We decided to stay at the Outrigger Reach hotel once again and were pleasantly surprised to get upgraded to an amazing ocean view room

We quickly changed into our bathing suits for one last swim in the warm Pacific waters.

Then a stop at ABC for refreshments and sunset on our balcony.



For our last dinner in Hawaii we started at Doraku for some ahi poke



And lomi lomi roll (again a make-shift salsa with salmon).  The mixture of rice, salsa, salmon and soy sauce was too strange for me.



I’m not too pleased about this being our last night in Hawaii

After the sushi amuse bouche, we went to Tonkatsu Ginza Bairin for Tonkatsu (breaded and fried cutlet) which is very famous in Japan.

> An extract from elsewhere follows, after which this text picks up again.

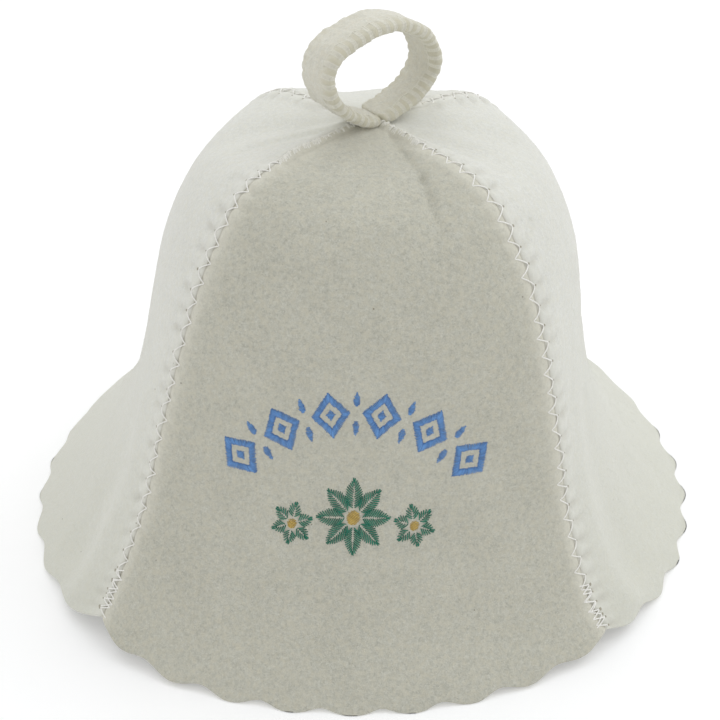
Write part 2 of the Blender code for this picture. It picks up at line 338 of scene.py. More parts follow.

This particular restaurant has 1 other location – Tokyo – and people rave about it. 

The menu is short and sweet and also has lots of pictures (very similar to menus in Japan). Also, their sake pours are VERY generous.


IMG_2869 IMG_2870


We started with fried calamari served with curry powder


I got the chicken tonkatsu – it was delicious – with just the right amount of fat and crisp breading to play well with the juicy dark meat chicken. The dish is served with shredded cabbage with a Japanese dressing that is a perfect acidic compliment to counteract all the fat in the dish.


Kevin opted for the Kurobuta pork loin Katsu, which is a super fatty fried pork loin. Apparently they only make 25 a day and it is high coveted.  We both thought it was too fatty and probably would have ordered the regular pork katsu instead.

However, his katsu was served with sesame seeds and pestle that he ground into a fine powder  to add to his sauce. Something special neither of us had ever seen.



 It was a perfect last dinner in Hawaii.


Day 10: Our last day started back again at Eggs n’ things for take-out breakfast- Macadamia nut pancakes and home fries. Just be aware that they only do take out from 6-7am (or so they told us).

We brought the food back to the hotel room and ate on balcony overlooking water.

We had a 3 hour layover at LAX, where I saw David Chang (!!!) – a famous chef (mostly known for Momofuku in NYC).

This was one of the best trips I’ve ever had. We will DEFINITELY be back!